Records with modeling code
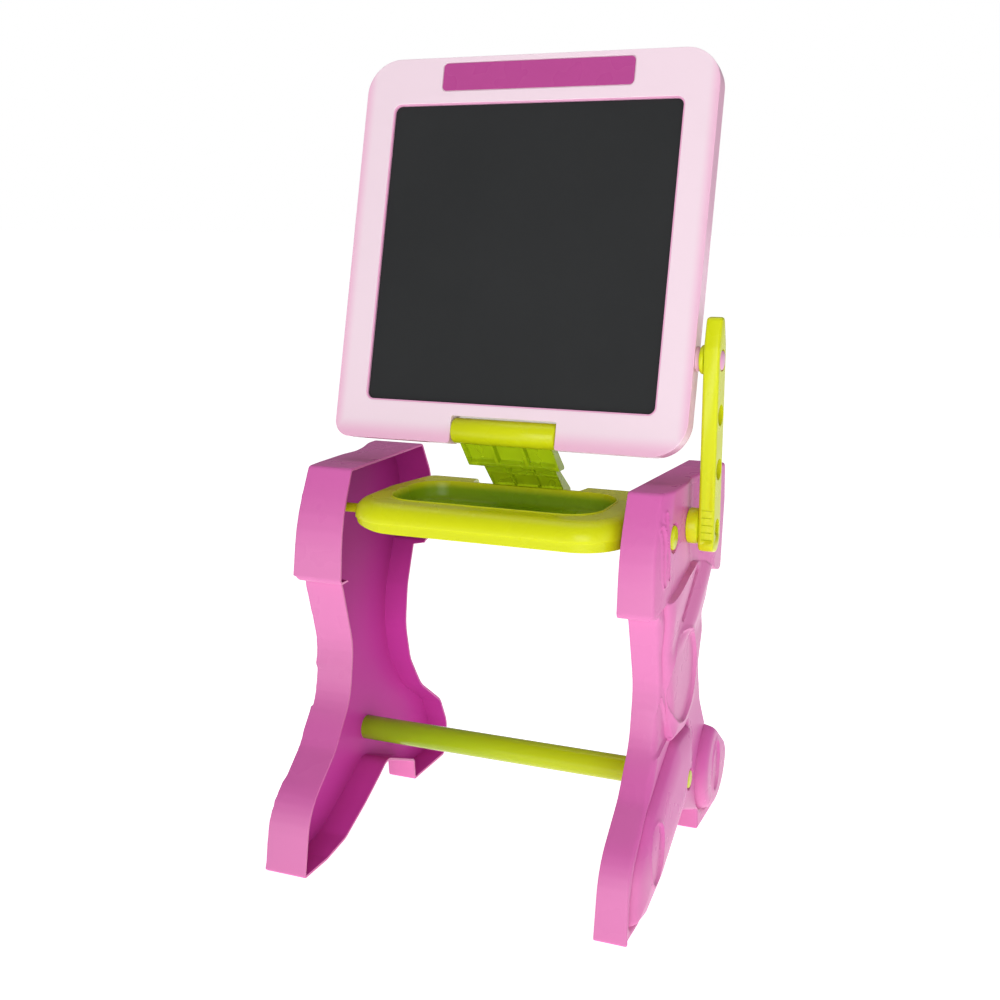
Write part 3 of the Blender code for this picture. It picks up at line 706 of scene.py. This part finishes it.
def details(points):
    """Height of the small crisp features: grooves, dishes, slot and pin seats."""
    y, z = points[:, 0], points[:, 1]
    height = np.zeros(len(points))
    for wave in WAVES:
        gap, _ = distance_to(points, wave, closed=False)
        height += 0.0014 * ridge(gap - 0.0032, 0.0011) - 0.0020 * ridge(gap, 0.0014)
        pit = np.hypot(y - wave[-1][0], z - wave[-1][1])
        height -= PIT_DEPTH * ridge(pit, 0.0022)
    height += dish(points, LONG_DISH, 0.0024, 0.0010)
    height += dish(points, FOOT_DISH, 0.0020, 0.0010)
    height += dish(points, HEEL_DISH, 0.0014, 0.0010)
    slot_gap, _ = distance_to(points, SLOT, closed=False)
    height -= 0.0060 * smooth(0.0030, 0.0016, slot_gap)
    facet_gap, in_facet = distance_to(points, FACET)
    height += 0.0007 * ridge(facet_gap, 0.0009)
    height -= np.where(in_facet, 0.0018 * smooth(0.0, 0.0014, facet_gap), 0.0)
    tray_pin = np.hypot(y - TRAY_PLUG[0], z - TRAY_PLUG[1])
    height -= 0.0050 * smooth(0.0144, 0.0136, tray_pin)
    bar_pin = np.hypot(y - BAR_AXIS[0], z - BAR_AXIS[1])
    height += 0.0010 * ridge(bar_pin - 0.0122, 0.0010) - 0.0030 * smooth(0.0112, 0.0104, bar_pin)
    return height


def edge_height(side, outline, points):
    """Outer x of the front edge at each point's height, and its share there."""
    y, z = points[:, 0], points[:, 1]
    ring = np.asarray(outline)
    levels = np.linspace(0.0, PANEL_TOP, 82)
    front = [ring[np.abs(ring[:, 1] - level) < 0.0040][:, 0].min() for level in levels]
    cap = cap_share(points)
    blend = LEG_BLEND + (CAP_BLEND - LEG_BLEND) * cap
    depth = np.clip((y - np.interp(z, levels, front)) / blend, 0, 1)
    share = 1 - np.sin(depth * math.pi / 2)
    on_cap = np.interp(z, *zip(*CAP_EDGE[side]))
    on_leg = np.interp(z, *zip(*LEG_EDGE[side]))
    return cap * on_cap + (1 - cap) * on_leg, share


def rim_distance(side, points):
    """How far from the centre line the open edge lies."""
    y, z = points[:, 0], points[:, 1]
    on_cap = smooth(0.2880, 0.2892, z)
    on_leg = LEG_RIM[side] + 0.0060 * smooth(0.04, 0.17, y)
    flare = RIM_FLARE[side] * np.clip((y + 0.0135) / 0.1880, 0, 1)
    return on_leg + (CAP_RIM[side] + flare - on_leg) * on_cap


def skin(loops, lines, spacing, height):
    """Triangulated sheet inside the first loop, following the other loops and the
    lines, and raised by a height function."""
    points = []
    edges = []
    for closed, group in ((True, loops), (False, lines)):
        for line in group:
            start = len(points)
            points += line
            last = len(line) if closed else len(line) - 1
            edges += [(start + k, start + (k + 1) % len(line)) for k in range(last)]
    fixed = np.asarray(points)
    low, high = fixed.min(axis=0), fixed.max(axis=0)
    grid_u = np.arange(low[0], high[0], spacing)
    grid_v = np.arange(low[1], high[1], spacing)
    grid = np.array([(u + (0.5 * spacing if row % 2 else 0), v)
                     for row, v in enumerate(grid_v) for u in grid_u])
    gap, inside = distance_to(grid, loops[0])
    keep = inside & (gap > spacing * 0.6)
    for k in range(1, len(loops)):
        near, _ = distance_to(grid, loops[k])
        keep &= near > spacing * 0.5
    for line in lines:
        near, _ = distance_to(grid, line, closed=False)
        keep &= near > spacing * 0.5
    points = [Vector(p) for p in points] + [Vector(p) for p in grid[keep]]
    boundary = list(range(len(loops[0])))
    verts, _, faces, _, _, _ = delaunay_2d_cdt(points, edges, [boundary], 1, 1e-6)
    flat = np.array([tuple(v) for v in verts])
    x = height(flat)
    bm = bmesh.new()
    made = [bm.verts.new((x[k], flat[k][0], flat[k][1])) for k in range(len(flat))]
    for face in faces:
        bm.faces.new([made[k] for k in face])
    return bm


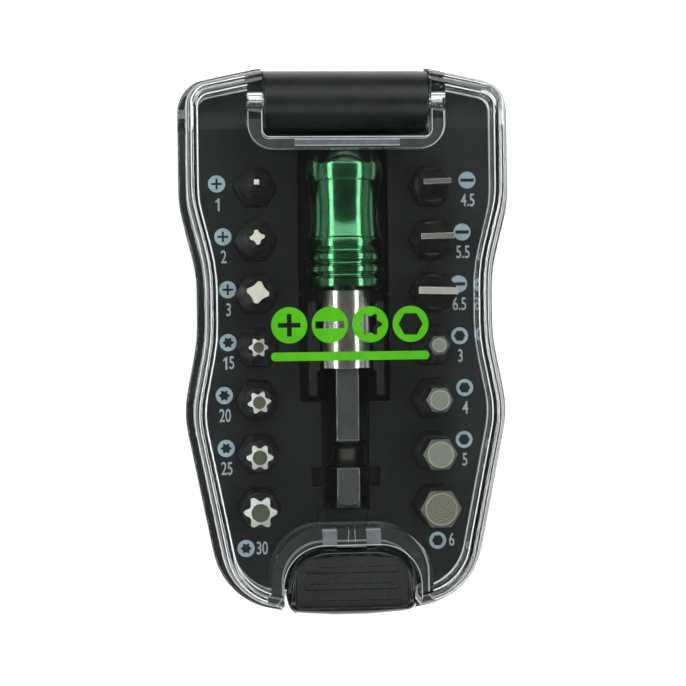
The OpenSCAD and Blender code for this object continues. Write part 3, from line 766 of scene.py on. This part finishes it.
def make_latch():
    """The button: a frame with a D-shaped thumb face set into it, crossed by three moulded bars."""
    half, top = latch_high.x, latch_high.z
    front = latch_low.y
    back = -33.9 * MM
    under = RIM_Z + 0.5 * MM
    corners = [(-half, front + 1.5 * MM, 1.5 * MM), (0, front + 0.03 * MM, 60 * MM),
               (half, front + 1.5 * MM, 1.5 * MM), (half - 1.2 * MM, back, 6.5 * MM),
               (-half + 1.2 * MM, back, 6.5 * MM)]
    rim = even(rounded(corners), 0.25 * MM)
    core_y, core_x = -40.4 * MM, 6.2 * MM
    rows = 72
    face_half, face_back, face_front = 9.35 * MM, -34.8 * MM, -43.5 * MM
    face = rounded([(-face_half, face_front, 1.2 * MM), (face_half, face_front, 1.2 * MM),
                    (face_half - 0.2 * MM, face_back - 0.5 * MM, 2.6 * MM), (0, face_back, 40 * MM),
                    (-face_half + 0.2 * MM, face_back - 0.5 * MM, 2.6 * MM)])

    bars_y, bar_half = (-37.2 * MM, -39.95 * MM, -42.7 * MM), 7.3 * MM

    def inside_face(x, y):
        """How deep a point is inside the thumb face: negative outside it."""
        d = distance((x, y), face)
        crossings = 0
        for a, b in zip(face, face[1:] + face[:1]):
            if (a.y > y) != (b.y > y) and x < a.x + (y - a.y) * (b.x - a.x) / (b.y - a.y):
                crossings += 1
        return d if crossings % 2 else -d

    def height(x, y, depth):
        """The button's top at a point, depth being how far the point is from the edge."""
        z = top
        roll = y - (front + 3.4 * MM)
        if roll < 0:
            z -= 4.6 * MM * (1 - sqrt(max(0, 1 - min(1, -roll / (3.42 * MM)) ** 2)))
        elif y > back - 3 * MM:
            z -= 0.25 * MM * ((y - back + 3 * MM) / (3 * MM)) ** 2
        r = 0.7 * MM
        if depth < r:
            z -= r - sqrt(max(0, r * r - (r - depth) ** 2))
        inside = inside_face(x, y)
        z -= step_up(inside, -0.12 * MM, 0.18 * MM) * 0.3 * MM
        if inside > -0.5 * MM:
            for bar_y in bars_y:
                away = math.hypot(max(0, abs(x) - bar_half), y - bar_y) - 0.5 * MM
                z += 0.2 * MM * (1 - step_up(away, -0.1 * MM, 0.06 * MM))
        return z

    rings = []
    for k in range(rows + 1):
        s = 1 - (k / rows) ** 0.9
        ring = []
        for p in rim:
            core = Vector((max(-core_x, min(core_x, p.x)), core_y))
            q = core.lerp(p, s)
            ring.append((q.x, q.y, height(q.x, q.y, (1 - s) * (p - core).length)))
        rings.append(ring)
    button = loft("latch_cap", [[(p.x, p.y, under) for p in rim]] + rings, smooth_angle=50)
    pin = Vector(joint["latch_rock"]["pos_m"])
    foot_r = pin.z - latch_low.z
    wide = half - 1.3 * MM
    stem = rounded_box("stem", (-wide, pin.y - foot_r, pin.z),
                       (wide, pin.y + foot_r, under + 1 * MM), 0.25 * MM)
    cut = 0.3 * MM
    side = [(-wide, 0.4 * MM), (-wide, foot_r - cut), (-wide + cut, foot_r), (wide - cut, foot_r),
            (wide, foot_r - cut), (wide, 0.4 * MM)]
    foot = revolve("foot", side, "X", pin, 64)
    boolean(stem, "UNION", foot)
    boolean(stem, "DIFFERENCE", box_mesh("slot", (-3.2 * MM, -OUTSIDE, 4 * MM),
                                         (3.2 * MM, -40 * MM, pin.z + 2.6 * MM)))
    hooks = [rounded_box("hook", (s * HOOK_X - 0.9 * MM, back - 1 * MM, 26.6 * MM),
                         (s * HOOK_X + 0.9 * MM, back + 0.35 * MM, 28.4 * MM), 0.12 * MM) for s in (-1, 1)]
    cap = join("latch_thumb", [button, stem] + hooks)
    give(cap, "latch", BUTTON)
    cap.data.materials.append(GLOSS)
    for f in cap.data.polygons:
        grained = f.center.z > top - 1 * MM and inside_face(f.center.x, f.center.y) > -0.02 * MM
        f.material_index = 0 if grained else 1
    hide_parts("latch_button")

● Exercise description
Select and copy every line of the listing with the word "finishes".

● Exercise result
Write part 3 of the Blender code for this picture. It picks up at line 706 of scene.py. This part finishes it.
The OpenSCAD and Blender code for this object continues. Write part 3, from line 766 of scene.py on. This part finishes it.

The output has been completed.